As a matter of fact, the ultimate gift for a male college graduate was a leather briefcase. Of course, graduates back then also wore wingtip shoes, pinstripe suits and fedoras. And girls referred to them as, “swell.”

Today, of course, it’s pretty much hoodies, jeans and tennies. And a quick look at any college campus nowadays will disclose the only guy wearing a suit is the dean emeritus of the law school. He’s also the only guy carrying a briefcase.

The whole scene probably shifted in the late 1950s when I got back to college after a stint in the army. I trotted on campus assuming everything was the same as when I left it two years earlier. Back then you could tell a faculty member by his suit and tie every time. No exceptions.

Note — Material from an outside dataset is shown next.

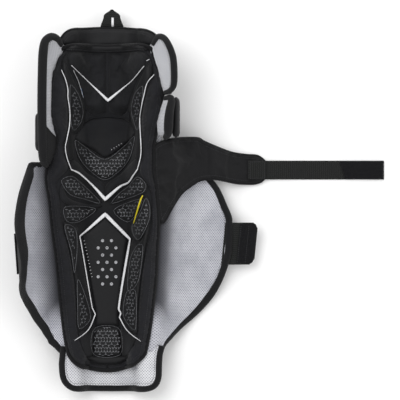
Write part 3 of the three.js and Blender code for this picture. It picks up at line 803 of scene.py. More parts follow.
def liner_pads():
    """The liner's padded panels."""
    parts = []

    def pad(name, outline, material=KNIT, **options):
        parts.append(panel(f"liner_{name}_cushion", outline, material, **options))

    seam_left = curve([(200, -50), (190, -53), (176, -57.5), (158, -55), (145, -52), (119, -50), (99, -50),
                       (79, -53), (69, -55), (55, -53), (40, -49), (30, -60), (20, -64), (0, -60),
                       (-30, -57), (-66, -49), (-110, -42), (-140, -40), (-172, -38), (-206, -28)])
    seam_right = curve([(200, 51), (190, 55), (176, 60), (164, 61), (153, 57), (139, 52), (121, 48),
                        (106, 46), (86, 47), (66, 48), (55, 47), (40, 43), (30, 47), (18, 55), (0, 59),
                        (-26, 59), (-66, 52), (-106, 46), (-145, 42), (-172, 40), (-206, 26)])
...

Then I showed up for German class. Our instructor, it turns out, was a long-haired academic from Yale. He wore baggy tweeds, a stocking cap, if you can believe it, and carried his stuff in a canvas satchel he called “a Yale bag.”

Every student in the class sat speechless as he swept into the classroom, pulled off his stocking cap and opened his Yale bag.  It contained two spiral notebooks, three textbooks, a folded newspaper, a container of pens and pencils, a thermos of coffee, and his lunch which turned out to be an egg salad sandwich and a sliced tomato. A lot to cram into a single bag.

We thought he was nuts. But he was a good teacher, and we learned a lot from him. By the end of the semester, three of the guys in the class were carrying Yale bags. I was one of them.